- Directed by: Eleanor Coppola
- Produced by: Lorenzo Mieli; Mario Gianani; Rachel Dengiz; Youree Henley; Sofia Coppola;
- Edited by: Aaron Matthews
- Production companies: Our Films; Mediawan; Entourage Pictures;
- Distributed by: Mubi
- Release dates: September 5, 2026 (Telluride); October 23, 2026 (United States);
- Running time: 86 minutes
- Countries: United States; Italy;
- Language: English

= Making Marie Antoinette =

2026 American documentary film

Making Marie Antoinette is a 2026 documentary film directed by Eleanor Coppola. A co-production between the United States and Italy, it follows the production of Marie Antoinette (2006) directed by her daughter Sofia Coppola. Following Eleanor's death in 2025, the film was finished by Sofia, who serves as a producer.

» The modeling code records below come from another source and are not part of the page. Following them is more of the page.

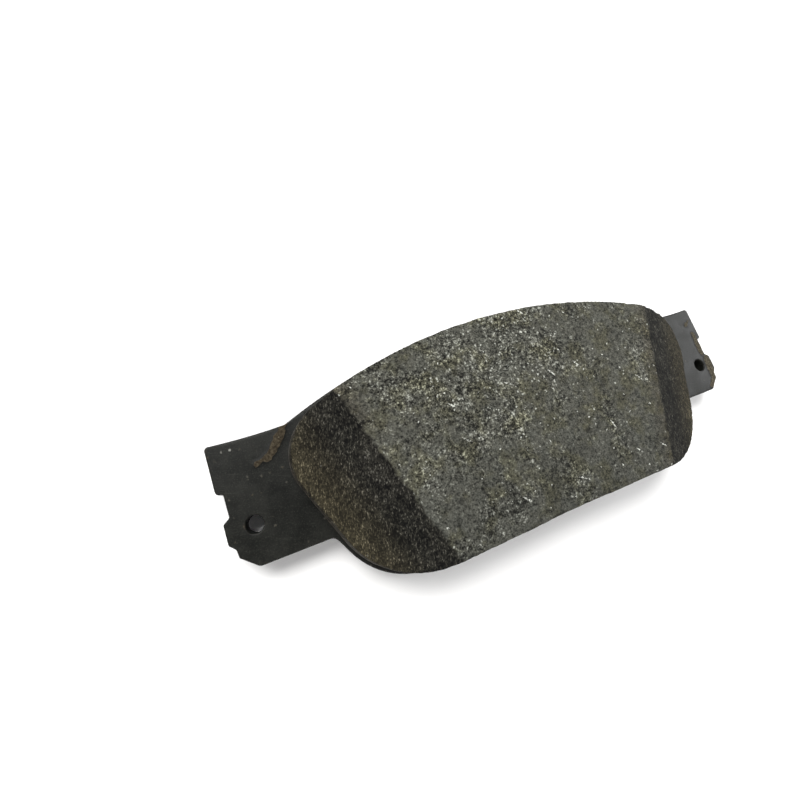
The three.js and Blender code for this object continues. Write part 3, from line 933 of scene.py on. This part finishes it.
def cut_ears(mesh):
    """Cuts a fine grid into both ears, so that their faces can carry relief."""
    shape = bmesh.new()
    shape.from_mesh(mesh)
    outer = np.arange(EAR_START, PLATE_HIGH[0], EAR_STEP)
    cuts = [((side * x, 0, 0), (1, 0, 0)) for side in (-1, 1) for x in outer]
    cuts += [((0, y, 0), (0, 1, 0)) for y in np.arange(*EAR_SPAN, EAR_STEP)]
    for place, direction in cuts:
        faces = [face for face in shape.faces if on_ear_front(face)]
        parts = {part for face in faces for part in (*face.verts, *face.edges)}
        bmesh.ops.bisect_plane(
            shape,
            geom=[*faces, *parts],
            plane_co=Vector(place) * MM,
            plane_no=direction,
        )
    shape.to_mesh(mesh)
    shape.free()


def scab_height(points):
    """0 on sound coating and 1 on a scab, with ragged edges."""
    ragged = 0.5 * layered_noise(points, 1.3, 3, seed=81)
    total = np.zeros(len(points))
    for start, end, width in SCABS:
        start, run = np.array(start), np.subtract(end, start)
        along = np.clip((points[:, :2] - start) @ run / (run @ run), 0, 1)
        gap = np.linalg.norm(points[:, :2] - start - along[:, None] * run, axis=1)
        total = np.maximum(total, ramp(gap + ragged, width / 2 + 0.35, width / 2 - 0.35))
    return total


def rolled_plate(clean):
    """The plate with the rolled edges that blanking leaves."""
    roll = {
        "width": EDGE_ROLL * MM,
        "segments": 3,
        "limit_method": "ANGLE",
        "angle_limit": PLATE_CREASE,
        "use_clamp_overlap": False,
        "miter_outer": "MITER_ARC",
    }
    mesh = with_modifiers(clean, ("BEVEL", roll), ("TRIANGULATE", {}))
    mesh.name = "backing_plate_mesh"
    return mesh


def make_backing_plate():
    """Rolled edges all round, and ears whose coating has lifted in scabs."""
    clean = welded_copy("backing_plate", "backing_plate_clean")
    mesh = rolled_plate(clean)
    cut_ears(mesh)
    points = points_of(mesh)
    crease = crease_distance(clean, points, PLATE_CREASE)
    on_front = ramp(points[:, 2], PLATE_FRONT - EAR_SKIN, PLATE_FRONT - 0.05)
    on_ear = ramp(np.abs(points[:, 0]), EAR_START, EAR_START + 1)
    scab = scab_height(points) * on_front * on_ear
    dents = ramp(nearest_seed(points, 3.5, seed=91)[0], 0.7, 0.1) * on_ear * on_front
    wave = value_noise(points, 2.5, seed=95) * on_ear * on_front * ramp(crease, 0, 1)
    flakes = 0.5 + 0.5 * value_noise(points, 0.8, seed=97)
    rise = scab * (SCAB_RISE + FLAKE_RISE * flakes) - DENT_DEPTH * dents + WAVE_HEIGHT * wave
    points[:, 2] += rise
    set_points(mesh, points)
    set_attribute(mesh, "rim", ramp(crease, 0.8, 0.1))
    set_attribute(mesh, "scab", scab)
    mesh.shade_smooth()
    mesh.set_sharp_from_angle(angle=PLATE_SHARP)
    material = plate_material()
    new_piece("backing_plate_rolled", mesh, "backing_plate", material)


# ---------------------------------------------------------------- the plies that stay as packed


def dress(node, material):
    """Gives a CAD node its finished material."""
    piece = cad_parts[node]
    piece.data.materials.clear()
    piece.data.materials.append(material)


# ---------------------------------------------------------------- floor, lights and camera

FLOOR_HALF = 3.0  # metres
FLOOR_DROP = 0.00002  # keeps the floor just clear of the pad's back
FLOOR_DARK = (0.9, 0.895, 0.89)
FLOOR_LIGHT = (0.92, 0.915, 0.91)


def floor_material():
    g = Graph("floor")
    color = g.mix(g.noise(60.0, 2.0), FLOOR_DARK, FLOOR_LIGHT)
    return g.finish(color, 0.7, Specular_IOR_Level=0.2)


def make_floor():
    mesh = bpy.data.meshes.new("floor_mesh")
    corners = [(-1, -1), (1, -1), (1, 1), (-1, 1)]
    points = [(x * FLOOR_HALF, y * FLOOR_HALF, -FLOOR_DROP) for x, y in corners]
    mesh.from_pydata(points, [], [(0, 1, 2, 3)])
    mesh.materials.append(floor_material())
    floor = bpy.data.objects.new("floor", mesh)
    bpy.context.scene.collection.objects.link(floor)


def aimed(place, target, up):
    """The matrix of a camera or lamp at a place, looking at a target, with its top towards up."""
    back = (Vector(place) - Vector(target)).normalized()
    right = Vector(up).cross(back).normalized()
    top = back.cross(right)
    turn = Matrix((right, top, back)).transposed().to_4x4()
    return Matrix.Translation(place) @ turn


# Name: place, size, watts and colour, in metres. All are aimed at the pad's origin.
SOFTBOXES = {
    "key_softbox": ((-0.3, 0.95, 1.25), (1.2, 0.9), 40, (1.0, 0.995, 0.985)),
    "fill_softbox": ((-0.5, -1.1, 0.95), (1.0, 0.8), 9, (1.0, 0.99, 0.98)),
    "end_softbox": ((1.15, 0.1, 0.7), (0.5, 0.4), 7, (0.98, 0.99, 1.0)),
}


def add_softbox(name, place, size, watts, color):
    lamp = bpy.data.lights.new(name, "AREA")
    lamp.shape = "RECTANGLE"
    lamp.size, lamp.size_y = size
    lamp.energy = watts
    lamp.color = color
    softbox = bpy.data.objects.new(name, lamp)
    bpy.context.scene.collection.objects.link(softbox)
    softbox.matrix_world = aimed(place, (0, 0, 0), (0, 0, 1))


WORLD_COLOR = (0.985, 0.99, 1.0, 1)
HORIZON_STRENGTH = 0.85
OVERHEAD_STRENGTH = 0.15
WORLD_FADE = (0.2, 0.8)  # the fade's start and end, as the Z of the direction


def set_world():
    """A pale surround that is dim overhead, so that what faces up stays dark."""
    world = bpy.data.worlds.new("studio")
    world.use_nodes = True
    tree = world.node_tree
    background = tree.nodes["Background"]
    background.inputs["Color"].default_value = WORLD_COLOR
    place = tree.nodes.new("ShaderNodeTexCoord")
    split = tree.nodes.new("ShaderNodeSeparateXYZ")
    fade = tree.nodes.new("ShaderNodeMapRange")
    fade.interpolation_type = "SMOOTHSTEP"
    fade.inputs["From Min"].default_value, fade.inputs["From Max"].default_value = WORLD_FADE
    fade.inputs["To Min"].default_value = HORIZON_STRENGTH
    fade.inputs["To Max"].default_value = OVERHEAD_STRENGTH
    tree.links.new(place.outputs["Generated"], split.inputs["Vector"])
    tree.links.new(split.outputs["Z"], fade.inputs["Value"])
    tree.links.new(fade.outputs["Result"], background.inputs["Strength"])
    bpy.context.scene.world = world


def set_lights():
    for name, settings in SOFTBOXES.items():
        add_softbox(name, *settings)
    set_world()
    bpy.context.scene.view_settings.view_transform = "Standard"


CAMERA_PLACE = Vector((-0.0607, -0.0026, 0.0993))
CAMERA_FORWARD = Vector((0.3047, 0.1567, -0.9395))
CAMERA_UP = Vector((0.2694, 0.9319, 0.2428))
CAMERA_SENSOR = 36  # width in millimetres
CAMERA_LENS = 17.25
CAMERA_CLIP = 0.005


def set_camera():
    """Close above the ear at -X with a wide lens, so that the other ear looks small."""
    data = bpy.data.cameras.new("camera")
    data.sensor_width = CAMERA_SENSOR
    data.lens = CAMERA_LENS
    data.clip_start = CAMERA_CLIP
    camera = bpy.data.objects.new("camera", data)
    bpy.context.scene.collection.objects.link(camera)
    camera.matrix_world = aimed(CAMERA_PLACE, CAMERA_PLACE + CAMERA_FORWARD, CAMERA_UP)
    bpy.context.scene.camera = camera


# ---------------------------------------------------------------- the scene

make_friction_block()
make_underlayer()
make_backing_plate()
dress("bonding_film", film_material())
dress("shim_adhesive", adhesive_material())
rubber = rubber_material()
dress("shim_inner_rubber", rubber)
dress("shim_outer_rubber", rubber)
dress("shim_steel_sheet", shim_steel_material())
make_floor()
set_lights()
set_camera()
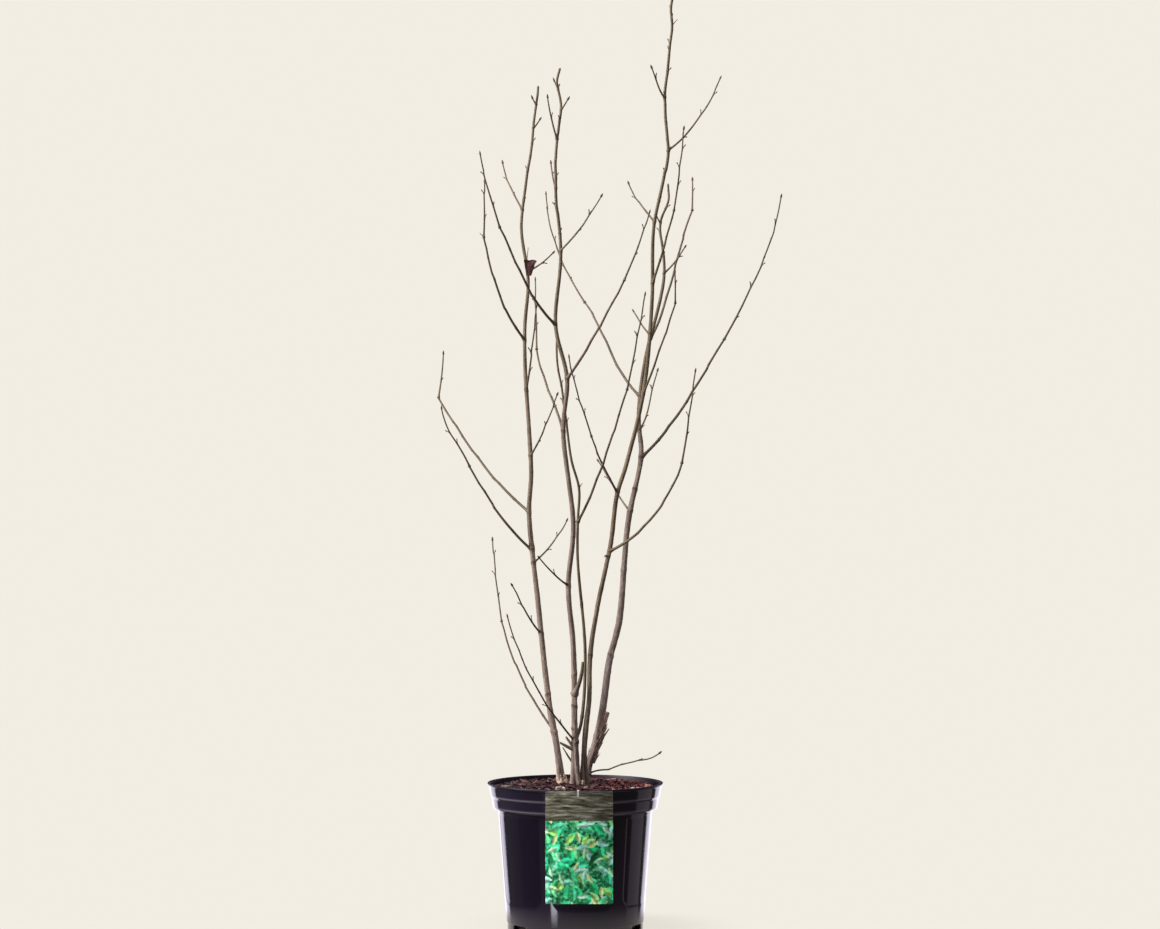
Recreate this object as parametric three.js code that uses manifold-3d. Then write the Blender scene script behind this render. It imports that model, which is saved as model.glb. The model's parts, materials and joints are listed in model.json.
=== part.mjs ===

The film had its world premiere at the 53rd Telluride Film Festival on September 5, 2026, and is scheduled to be released in the United States by Mubi on October 23.

==Premise==
Eleanor Coppola documents the production of Marie Antoinette directed by her daughter, Sofia Coppola. Diane Lane voices Eleanor's journals.

==Production==
During the COVID-19 pandemic, Sofia Coppola and Eleanor Coppola revisited 80 hours of footage shot by Eleanor during the production of Marie Antoinette, with the intention of editing it into a feature-length film.

==Release==
The film premiered at the 53rd Telluride Film Festival on September 5, 2026. It will screen at the 2026 New York Film Festival in the Spotlight section on September 29.

In July 2026, Mubi acquired worldwide distribution rights to the film. It is scheduled to be released in the United States on October 23.